▶ [Data excerpts]
★ ★ ★ ★ ★

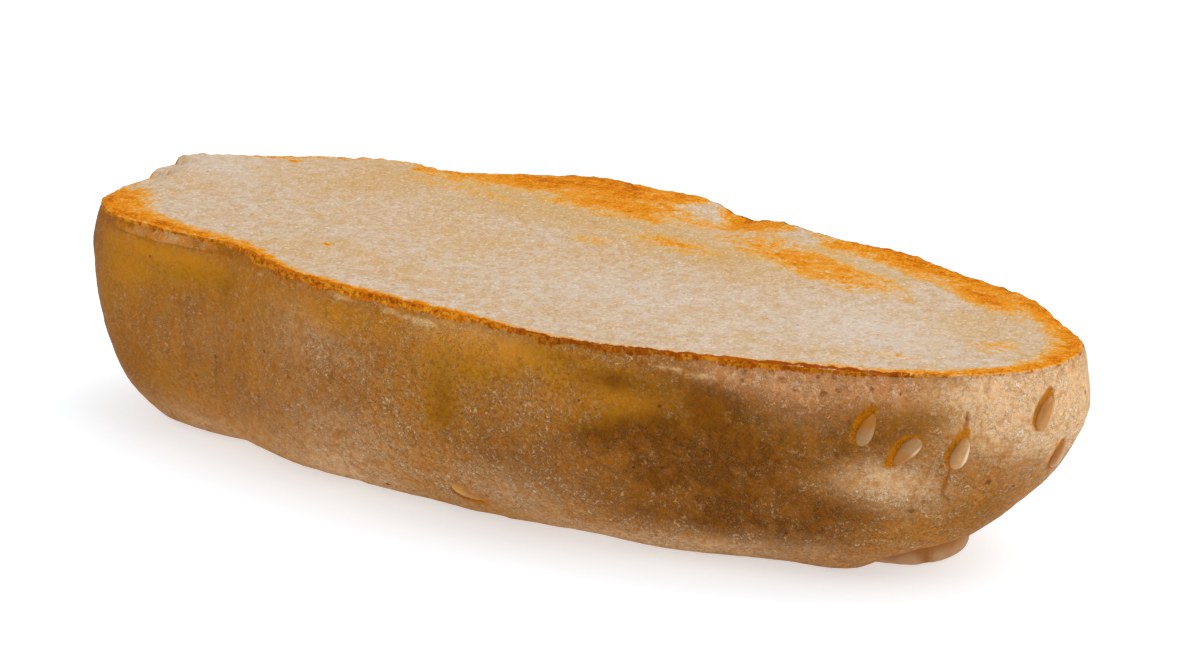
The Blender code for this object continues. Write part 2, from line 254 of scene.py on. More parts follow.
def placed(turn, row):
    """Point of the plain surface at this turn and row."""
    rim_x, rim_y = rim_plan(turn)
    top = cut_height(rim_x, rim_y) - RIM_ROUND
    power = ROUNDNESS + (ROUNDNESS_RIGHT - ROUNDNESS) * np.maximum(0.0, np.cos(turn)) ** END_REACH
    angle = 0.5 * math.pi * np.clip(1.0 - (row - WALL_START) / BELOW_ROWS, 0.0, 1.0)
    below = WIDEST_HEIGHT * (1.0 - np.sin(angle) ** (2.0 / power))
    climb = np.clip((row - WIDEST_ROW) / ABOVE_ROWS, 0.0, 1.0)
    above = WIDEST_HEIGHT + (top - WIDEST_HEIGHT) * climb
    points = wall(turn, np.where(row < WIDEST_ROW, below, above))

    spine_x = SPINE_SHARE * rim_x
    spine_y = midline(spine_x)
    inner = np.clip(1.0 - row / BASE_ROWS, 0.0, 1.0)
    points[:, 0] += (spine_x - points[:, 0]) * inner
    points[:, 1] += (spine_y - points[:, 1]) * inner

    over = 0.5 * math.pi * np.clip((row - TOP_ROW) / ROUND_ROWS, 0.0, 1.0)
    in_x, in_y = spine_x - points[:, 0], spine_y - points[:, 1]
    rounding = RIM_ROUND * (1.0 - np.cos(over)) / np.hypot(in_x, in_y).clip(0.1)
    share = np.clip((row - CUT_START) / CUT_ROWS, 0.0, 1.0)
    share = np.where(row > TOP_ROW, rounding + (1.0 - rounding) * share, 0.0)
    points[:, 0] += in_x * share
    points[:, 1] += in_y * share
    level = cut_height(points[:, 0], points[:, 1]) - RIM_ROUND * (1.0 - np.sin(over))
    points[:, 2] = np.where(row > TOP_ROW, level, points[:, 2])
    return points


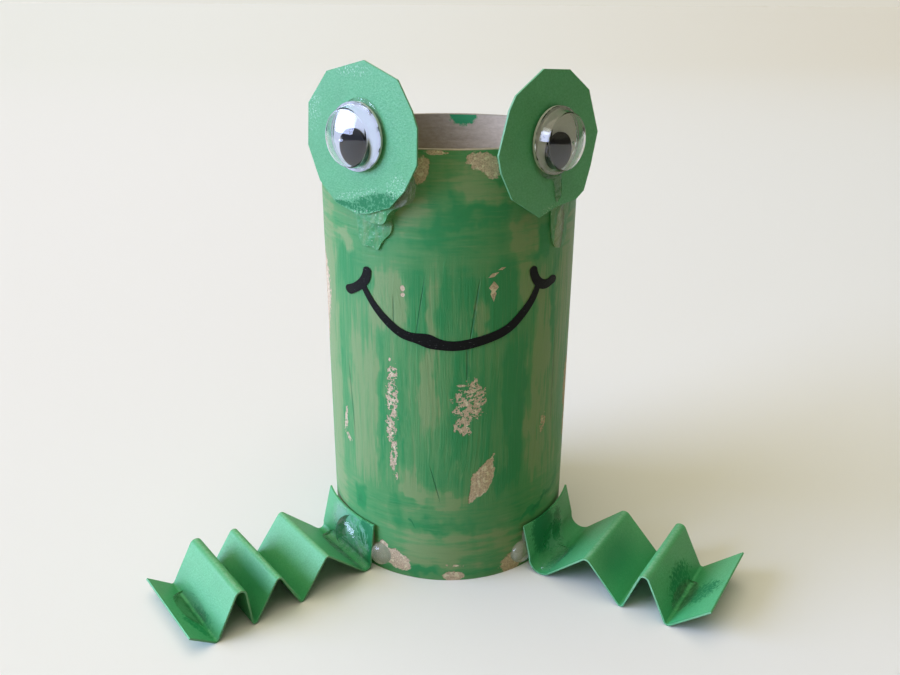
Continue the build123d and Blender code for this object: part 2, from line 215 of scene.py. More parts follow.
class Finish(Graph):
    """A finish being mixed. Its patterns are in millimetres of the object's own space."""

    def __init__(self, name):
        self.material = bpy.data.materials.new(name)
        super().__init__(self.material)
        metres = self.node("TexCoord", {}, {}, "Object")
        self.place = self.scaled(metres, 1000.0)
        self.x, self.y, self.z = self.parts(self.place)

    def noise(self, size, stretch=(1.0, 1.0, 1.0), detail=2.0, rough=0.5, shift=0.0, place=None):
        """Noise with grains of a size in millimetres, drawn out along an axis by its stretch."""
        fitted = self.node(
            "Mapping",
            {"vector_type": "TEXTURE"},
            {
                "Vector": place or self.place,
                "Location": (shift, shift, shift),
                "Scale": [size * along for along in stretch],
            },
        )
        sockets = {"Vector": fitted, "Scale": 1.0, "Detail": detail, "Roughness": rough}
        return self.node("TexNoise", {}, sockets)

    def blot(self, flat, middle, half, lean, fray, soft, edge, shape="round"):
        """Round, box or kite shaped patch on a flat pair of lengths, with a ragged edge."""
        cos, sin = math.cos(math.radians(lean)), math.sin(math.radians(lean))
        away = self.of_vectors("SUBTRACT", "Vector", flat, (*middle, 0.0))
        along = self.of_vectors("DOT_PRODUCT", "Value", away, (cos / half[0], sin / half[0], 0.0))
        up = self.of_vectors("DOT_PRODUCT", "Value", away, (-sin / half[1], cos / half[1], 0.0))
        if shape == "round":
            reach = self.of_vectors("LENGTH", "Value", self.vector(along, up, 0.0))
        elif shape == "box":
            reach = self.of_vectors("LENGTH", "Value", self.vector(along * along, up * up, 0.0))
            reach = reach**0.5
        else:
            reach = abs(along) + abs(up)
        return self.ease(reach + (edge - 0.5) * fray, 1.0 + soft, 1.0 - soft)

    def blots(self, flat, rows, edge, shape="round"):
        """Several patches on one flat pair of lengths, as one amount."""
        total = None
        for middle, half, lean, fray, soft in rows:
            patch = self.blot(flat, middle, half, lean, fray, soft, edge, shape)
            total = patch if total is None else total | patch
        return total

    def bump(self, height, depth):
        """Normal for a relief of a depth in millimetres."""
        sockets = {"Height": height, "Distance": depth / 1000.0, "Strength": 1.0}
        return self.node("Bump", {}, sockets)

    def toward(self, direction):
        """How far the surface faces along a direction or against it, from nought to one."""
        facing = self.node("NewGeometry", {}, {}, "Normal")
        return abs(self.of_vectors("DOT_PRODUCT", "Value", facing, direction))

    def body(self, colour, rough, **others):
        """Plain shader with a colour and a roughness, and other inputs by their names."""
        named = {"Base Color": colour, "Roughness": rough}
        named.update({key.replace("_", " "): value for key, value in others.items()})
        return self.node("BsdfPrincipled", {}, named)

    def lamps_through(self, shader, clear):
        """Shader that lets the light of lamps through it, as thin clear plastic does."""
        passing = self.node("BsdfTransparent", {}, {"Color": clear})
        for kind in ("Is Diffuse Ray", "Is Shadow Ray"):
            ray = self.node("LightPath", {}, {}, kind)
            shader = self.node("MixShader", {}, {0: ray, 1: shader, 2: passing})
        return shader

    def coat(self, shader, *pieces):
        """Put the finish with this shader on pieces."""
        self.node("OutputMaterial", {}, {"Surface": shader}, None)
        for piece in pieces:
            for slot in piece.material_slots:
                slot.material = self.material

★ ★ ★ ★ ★

▶ [Written exercise] Of all the lines in the listing above, how many contain the word "Blender"? Answer with the number alone.

▶ [Complete response] 2